By Eamonn Gormley - Posted on 13 November 2011

From its founding in 1970 to the end of the 20th century, the SDLP had been the main voice of Irish nationalism in the north. Sinn Fein's share of the nationalist vote increased at the SDLP’s expense after the Good Friday Agreement took effect and Sinn Fein put more distance between itself and the Provisional IRA's armed campaign. Some unionist commentators are fond of making the preposterous suggestion that nationalist voters are inclined to support violence but unionist voters are not, an allegation that is refuted by the very fact that Sinn Fein did not become the potent political force it is until long after the violence stopped.

Today the SDLP comes across as a solution in search of a problem. John Hume successfully bridged the gap between the IRA and constitutional politics long ago. The war is over and there is no longer any need to persuade mainstream republicans of the value of reforming the political system from within as opposed to applying violent pressure on it from the outside.

Some lay blame for the SDLP's decline over the last decade on the absence of John Hume and Seamus Mallon at the head of the party. Margaret Ritchie's leadership has certainly been questionable. Leaked cables posted on Wikileaks famously highlighted US diplomats describing her as a "wooden" leader with an unpleasant public speaking voice and lacking the business or political acumen necessary to rebuild the party. However her predecessor Mark Durkan was a capable leader and was every bit as good a public performer as Hume. The party's decline certainly did not begin on Mrs Ritchie's watch. Indeed it is to her credit that she resisted calls for a merger with Fianna Fail, a brand that is now heavily damaged and has become synonymous with corruption and incompetence. Any merger with a southern party would have blunted Sinn Fein's boast that it is the only true all-Ireland party but achieved little else.

The rot started to set in towards the end of John Hume's leadership. Hume was certainly a visionary who steered his party through the troubles and into the peace process. However he eventually started referring to something called "post nationalism," claiming that the old nationalist mindset of "this is our land and [unionists] are a minority in it" had all changed. Really? Where did that come from?

Mr Hume had been spending considerable time at the European Parliament in Strasbourg. He spoke of the emotional experience of being in a location that had changed hands many times over the centuries in violent and destructive military struggles between various European powers, but in the modern era had become the site of an institution that aimed to make international borders irrelevant in Europe and hence render war obsolete. It would have been easy to get carried away with the grandeur of the exciting European project that was taking shape at the time, and in the process lose touch with what grass roots nationalists were thinking.

As younger nationalists crossed the age of 18 and acquired the right to vote, fewer of them found anything in the SDLP's message that resonated. The unapologetic nationalism of Sinn Fein was much more compelling, and belated attempts by the SDLP to repair its nationalist credentials came too late and appeared as a desperate and unconvincing effort to emulate Sinn Fein.

So what now for the party?

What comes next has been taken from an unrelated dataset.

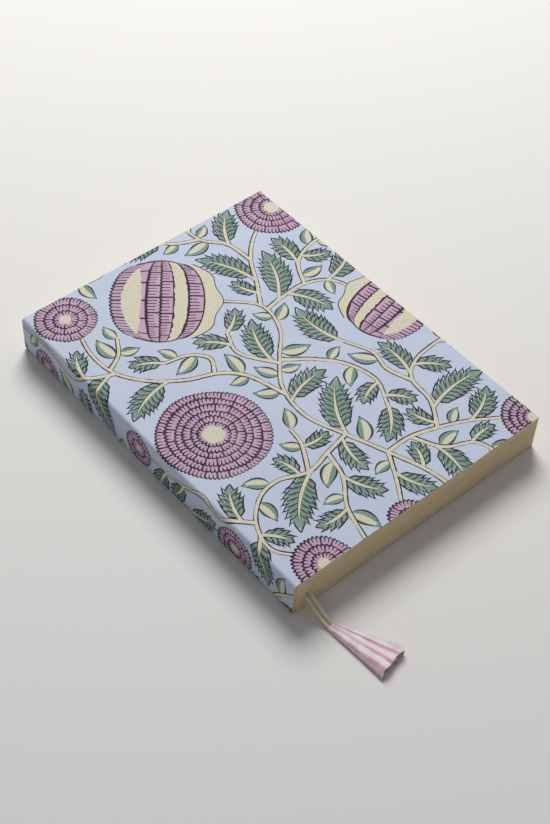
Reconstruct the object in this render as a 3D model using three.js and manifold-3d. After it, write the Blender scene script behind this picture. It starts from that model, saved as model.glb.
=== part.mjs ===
// A lined notebook with a soft card cover. Printed paper is wrapped round the card and over a flat spine, and the
// cover is trimmed flush with a sewn block of ruled leaves. A ribbon marker leaves the tail and ends in a cloth tab.
// Millimetres, +Z up. The notebook lies on its back cover: X runs from the spine to the fore edge, Y from the tail to
// the head, and the origin is the middle of the underside.
import * as THREE from 'three';
import { mergeVertices } from 'three/addons/utils/BufferGeometryUtils.js';
import Module from 'manifold-3d';

const wasm = await Module();
wasm.setup();

// Trimmed size
const bookWidth = 152;
const bookHeight = 203;

// Cover, from outside in
const printedPaper = 0.15;
const coverCard = 0.8;
const pastedownPaper = 0.15;
const spineRadius = 2;
const hingeGap = 0.1;
const endpaperMargin = 0.2;

// Book block
const flyleafPaper = 0.15;
const backSections = 5;
const frontSections = 5;
const sectionThickness = 1.653;
const looseLeaves = 6;
const leafPaper = 0.115;
const leafMargin = 0.3;
const spineLining = 0.25;

// Sewing
const sewingStations = 4;
const stationMargin = 23.5;
const threadRadius = 0.25;
const threadClearance = 0.15;
const kerfDepth = 0.9;
const kerfWidth = 1.2;
const kerfOvercut = 1;

// Ribbon marker. The inner stretch lies in the opening, and the route of the free stretch starts at its exit.
const ribbonWidth = 4.5;
const ribbonThickness = 0.25;
const ribbonHeadMargin = 6;
const ribbonHeadInset = 3.2;
const ribbonExitInset = 7.5;
const ribbonExitGap = 0.3;
const ribbonRoute = [
  [0, 0, 0],
  [0.02, -0.9, -0.15],
  [0.08, -1.9, -0.6],
  [0.15, -2.9, -1.25],
  [0.25, -3.9, -1.95],
  [0.35, -4.9, -2.7],
  [0.45, -5.9, -3.45],
  [0.55, -6.9, -4.2],
  [0.65, -7.9, -4.95],
  [0.75, -8.9, -5.65],
  [0.85, -9.9, -6.3],
  [0.95, -10.9, -6.9],
  [1.05, -11.9, -7.42],
  [1.2, -12.9, -7.86],
  [1.35, -13.9, -8.17],
];

// Cloth tab, folded to a flat cone with an open mouth. Its outline runs round from the crease on the fore-edge side,
// over the ridge of the upper fold, in shares of half its width and of its height.
const tabLength = 33;
const tabTurn = 12.5;
const tabNeckWidth = 5.4;
const tabNeckHeight = 1.7;
const tabMouthWidth = 17.6;
const tabMouthHeight = 4.2;
const tabCloth = 0.6;
const tabHollow = 22;
const tabGap = 0.3;
const tabOutline = [
  [1, 0.25],
  [0.5, 0.72],
  [-0.1, 0.94],
  [-0.58, 1],
  [-0.8, 0.52],
  [-1, 0.1],
  [-0.7, 0],
  [0, 0],
  [0.7, 0.02],
  [0.95, 0.12],
];

// Clearances between sheets that lie on each other, and between leaves that turn
const sheetGap = 0.03;
const leafGap = 0.05;
const spineSplitGap = 0.3;

// Depths under the outside of either cover
const cardDepth = printedPaper + sheetGap;
const pastedownDepth = cardDepth + coverCard + sheetGap;
const flyleafDepth = pastedownDepth + pastedownPaper + sheetGap;
const blockDepth = flyleafDepth + flyleafPaper + sheetGap;

// Distances from the outside of the spine
const liningInset = cardDepth + coverCard + sheetGap;
const blockInset = liningInset + spineLining + leafGap;
const endpaperInset = spineRadius + endpaperMargin;

// Levels, from the table up
const sectionPitch = sectionThickness + sheetGap;
const leafPitch = leafPaper + leafGap;
const openingLevel = blockDepth + backSections * sectionPitch - sheetGap;
const ribbonLevel = openingLevel + leafGap;
const leafLevel = ribbonLevel + ribbonThickness + leafGap;
const frontBlockLevel = leafLevel + looseLeaves * leafPitch;
const bookThickness = frontBlockLevel + frontSections * sectionPitch - sheetGap + blockDepth;
const spineSplit = leafLevel + (looseLeaves / 2) * leafPitch - leafGap / 2;

const spineX = -bookWidth / 2;
const foreEdgeX = bookWidth / 2;
const tailY = -bookHeight / 2;
const headY = bookHeight / 2;

const material = (color, roughness) => new THREE.MeshStandardMaterial({ color, roughness, metalness: 0 });
const finish = {
  print: material(0xbecde1, 0.75),
  card: material(0xc9b48c, 0.9),
  endpaper: material(0xf2ecdc, 0.9),
  paper: material(0xefe3c4, 0.95),
  lining: material(0xe6dcc6, 0.95),
  thread: material(0xf4efe2, 0.8),
  ribbon: material(0xd9cda6, 0.55),
  cloth: material(0xeec9cd, 0.9),
};

const group = new THREE.Group();

function add(name, geometry, material) {
  const mesh = new THREE.Mesh(geometry, material);
  mesh.name = name;
  group.add(mesh);
}

// A flat sheet or board, from its two opposite corners
function slab([x0, y0, z0], [x1, y1, z1]) {
  return new THREE.BoxGeometry(x1 - x0, y1 - y0, z1 - z0).translate((x0 + x1) / 2, (y0 + y1) / 2, (z0 + z1) / 2);
}

// A profile drawn across the book, in X and Z, that runs from tail to head
function alongBook(shape, curveSegments) {
  const geometry = new THREE.ExtrudeGeometry(shape, { depth: bookHeight, bevelEnabled: false, curveSegments });
  return geometry.rotateX(Math.PI / 2).translate(0, headY, 0);
}

function toSolid(geometry) {
  geometry.deleteAttribute('normal');
  geometry.deleteAttribute('uv');
  const merged = mergeVertices(geometry, 1e-5);
  return new wasm.Manifold(
    new wasm.Mesh({
      numProp: 3,
      vertProperties: new Float32Array(merged.attributes.position.array),
      triVerts: new Uint32Array(merged.index.array),
    }),
  );
}

function toGeometry(solid) {
  const { vertProperties, triVerts } = solid.getMesh();
  const geometry = new THREE.BufferGeometry();
  geometry.setAttribute('position', new THREE.BufferAttribute(vertProperties, 3));
  geometry.setIndex(new THREE.BufferAttribute(triVerts, 1));
  geometry.computeVertexNormals();
  return geometry;
}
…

If it moves closer to Sinn Fein's position then northern nationalist politics would resemble southern politics where Fianna Fail and Fine Gael are essentially identical parties which are run like family businesses. It would also undermine any support that the party might have among moderate unionists who may be willing to give it their transfers in elections.

This writer was once told that you vote Sinn Fein if you want a united Ireland, but you vote SDLP if you want a few street lights put up on your road. If the SDLP chooses to differentiate itself from Sinn Fein then it has to do so on the national question and not just bread-and-butter issues. Whether we like it or not, voters in the north still treat every election, including local council elections, as if they were a border poll. The party has to come up with a more compelling case for a united Ireland and a more convincing explanation for how it plans to make it happen. To that end it could play a vital role in bridging the divide. Indeed Margaret Ritchie has worn a poppy and party representatives have attended Remembrance Day ceremonies. Such actions may draw scorn from some in republican circles, but they are vital steps in assuring northern protestants that their customs and concerns will not be obliterated in a united Ireland. Taking seats in Westminster may also attract derisory comments from republicans who point to them swearing allegiance, but the same criticism could be made of O’Connell and Parnell, two figures who took their seats in Parliament and are still revered in nationalist lore to this day.

Parties have come and gone over time from Parnell’s Irish Parliamentary Party to the Nationalist Party at Stormont to the modern SDLP and Sinn Fein. But the cause of Irish nationalism goes on because it is bigger than any one party. The SDLP needs to find a role that it can play in that cause if it is not to go the way of its predecessors, and whoever emerges as the winner of the current leadership contest will have their work cut out.